━━ Provided records ━━

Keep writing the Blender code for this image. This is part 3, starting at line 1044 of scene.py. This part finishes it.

━━━
━━ Provided records ━━

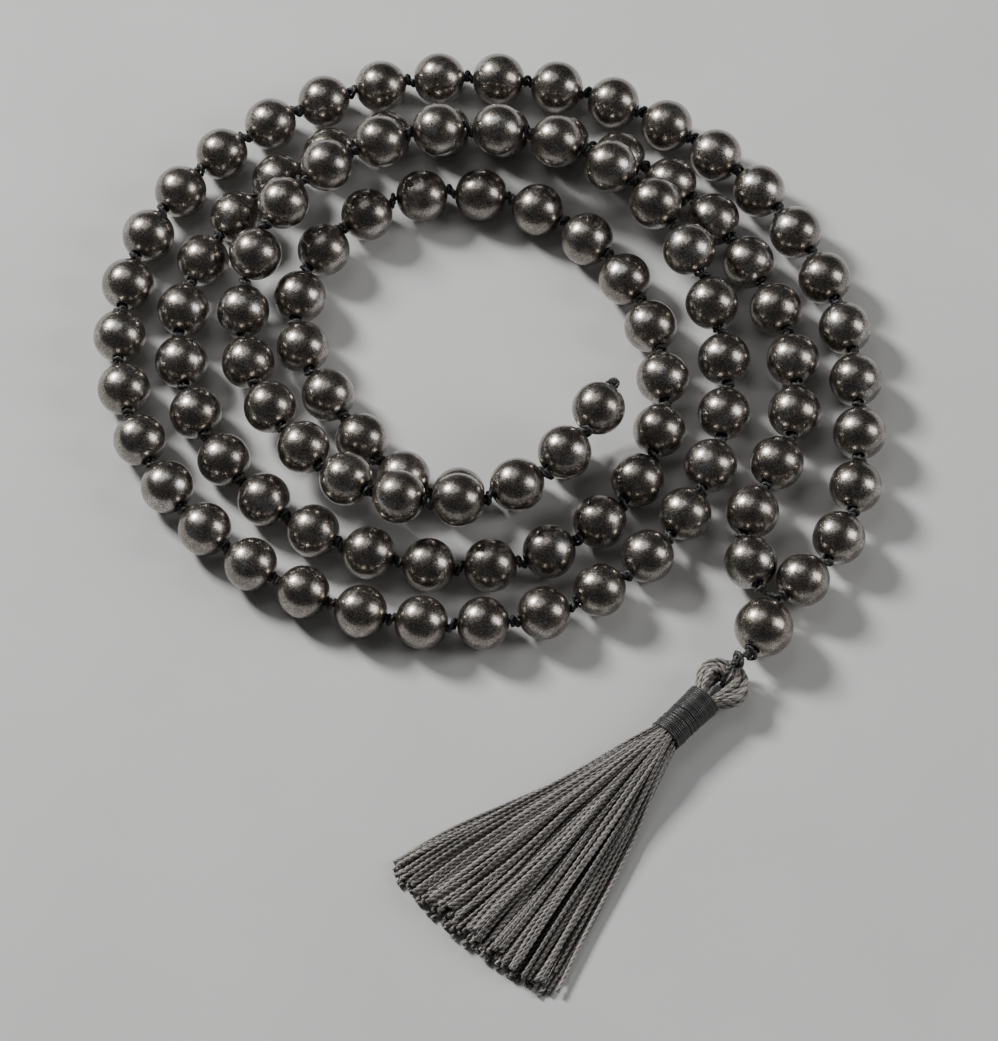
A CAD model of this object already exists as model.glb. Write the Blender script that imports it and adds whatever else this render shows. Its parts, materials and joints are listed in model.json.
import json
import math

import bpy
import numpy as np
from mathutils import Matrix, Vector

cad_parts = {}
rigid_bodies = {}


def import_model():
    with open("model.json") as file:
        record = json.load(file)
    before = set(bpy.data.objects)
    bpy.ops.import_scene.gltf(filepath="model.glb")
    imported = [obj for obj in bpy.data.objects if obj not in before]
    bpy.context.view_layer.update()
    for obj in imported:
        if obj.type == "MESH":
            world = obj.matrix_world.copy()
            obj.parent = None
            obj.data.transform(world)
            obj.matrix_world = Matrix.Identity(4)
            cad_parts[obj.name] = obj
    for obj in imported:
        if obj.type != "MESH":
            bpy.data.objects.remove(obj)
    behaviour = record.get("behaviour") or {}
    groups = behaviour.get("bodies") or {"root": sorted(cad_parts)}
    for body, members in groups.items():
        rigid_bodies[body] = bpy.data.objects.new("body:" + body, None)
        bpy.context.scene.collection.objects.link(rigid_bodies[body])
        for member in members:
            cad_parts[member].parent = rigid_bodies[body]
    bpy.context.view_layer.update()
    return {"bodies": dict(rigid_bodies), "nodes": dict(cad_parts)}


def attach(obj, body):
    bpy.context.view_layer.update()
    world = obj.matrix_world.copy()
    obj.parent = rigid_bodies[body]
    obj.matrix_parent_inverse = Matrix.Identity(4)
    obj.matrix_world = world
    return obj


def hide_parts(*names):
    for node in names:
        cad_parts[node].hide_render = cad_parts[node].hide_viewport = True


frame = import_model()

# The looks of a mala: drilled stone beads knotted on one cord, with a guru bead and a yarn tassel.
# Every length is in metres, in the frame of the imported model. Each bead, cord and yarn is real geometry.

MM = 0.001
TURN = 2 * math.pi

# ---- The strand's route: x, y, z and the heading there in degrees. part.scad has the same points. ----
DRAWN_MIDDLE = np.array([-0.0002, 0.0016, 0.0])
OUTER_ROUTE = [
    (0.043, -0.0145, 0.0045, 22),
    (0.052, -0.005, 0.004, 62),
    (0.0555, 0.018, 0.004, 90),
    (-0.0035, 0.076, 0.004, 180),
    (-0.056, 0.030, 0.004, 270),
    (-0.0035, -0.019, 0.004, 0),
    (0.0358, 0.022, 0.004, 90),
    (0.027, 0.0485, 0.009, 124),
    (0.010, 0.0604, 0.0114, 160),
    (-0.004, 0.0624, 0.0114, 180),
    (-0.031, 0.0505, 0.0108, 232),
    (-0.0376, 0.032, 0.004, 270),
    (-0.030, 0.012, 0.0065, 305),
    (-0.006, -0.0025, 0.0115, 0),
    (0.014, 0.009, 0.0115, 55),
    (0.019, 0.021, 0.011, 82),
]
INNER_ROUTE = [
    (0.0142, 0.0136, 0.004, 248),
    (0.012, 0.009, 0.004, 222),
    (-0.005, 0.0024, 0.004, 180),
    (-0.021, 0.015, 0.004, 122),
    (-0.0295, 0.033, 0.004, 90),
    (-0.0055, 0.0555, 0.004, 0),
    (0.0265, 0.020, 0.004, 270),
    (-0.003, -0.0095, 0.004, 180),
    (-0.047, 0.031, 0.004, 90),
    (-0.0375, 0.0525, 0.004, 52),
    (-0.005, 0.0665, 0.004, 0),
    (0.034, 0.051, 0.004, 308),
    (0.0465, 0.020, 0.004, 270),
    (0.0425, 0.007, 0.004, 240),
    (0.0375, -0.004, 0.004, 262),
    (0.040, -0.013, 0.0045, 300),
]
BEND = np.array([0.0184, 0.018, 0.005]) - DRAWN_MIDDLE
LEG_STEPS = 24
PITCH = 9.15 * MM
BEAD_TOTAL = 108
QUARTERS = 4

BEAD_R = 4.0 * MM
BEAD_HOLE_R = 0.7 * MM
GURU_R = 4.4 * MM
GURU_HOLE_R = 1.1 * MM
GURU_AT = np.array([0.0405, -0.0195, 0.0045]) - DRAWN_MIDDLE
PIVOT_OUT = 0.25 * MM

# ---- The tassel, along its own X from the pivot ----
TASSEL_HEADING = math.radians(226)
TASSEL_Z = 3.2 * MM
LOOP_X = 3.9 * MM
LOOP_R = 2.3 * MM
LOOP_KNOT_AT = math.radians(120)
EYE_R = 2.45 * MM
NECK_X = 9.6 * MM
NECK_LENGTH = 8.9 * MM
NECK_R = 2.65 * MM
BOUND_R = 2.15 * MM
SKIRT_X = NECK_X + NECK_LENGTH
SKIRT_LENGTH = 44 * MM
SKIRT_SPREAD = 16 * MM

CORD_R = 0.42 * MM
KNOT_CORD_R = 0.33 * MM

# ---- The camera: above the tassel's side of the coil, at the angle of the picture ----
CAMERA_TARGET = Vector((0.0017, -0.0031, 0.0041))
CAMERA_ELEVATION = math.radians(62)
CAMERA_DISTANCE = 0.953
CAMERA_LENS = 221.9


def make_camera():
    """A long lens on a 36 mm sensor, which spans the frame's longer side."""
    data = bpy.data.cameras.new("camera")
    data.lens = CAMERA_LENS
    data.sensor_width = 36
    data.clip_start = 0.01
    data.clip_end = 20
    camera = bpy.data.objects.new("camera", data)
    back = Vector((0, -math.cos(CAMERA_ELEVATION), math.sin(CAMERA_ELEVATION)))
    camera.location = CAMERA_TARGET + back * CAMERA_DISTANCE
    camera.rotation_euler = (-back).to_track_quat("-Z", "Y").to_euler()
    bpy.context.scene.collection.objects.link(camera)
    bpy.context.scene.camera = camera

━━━

### Your goal
Check each line of the entries above for the word "frame". List the ones that have it.

### Written response
frame = import_model()
# Every length is in metres, in the frame of the imported model. Each bead, cord and yarn is real geometry.
    """A long lens on a 36 mm sensor, which spans the frame's longer side."""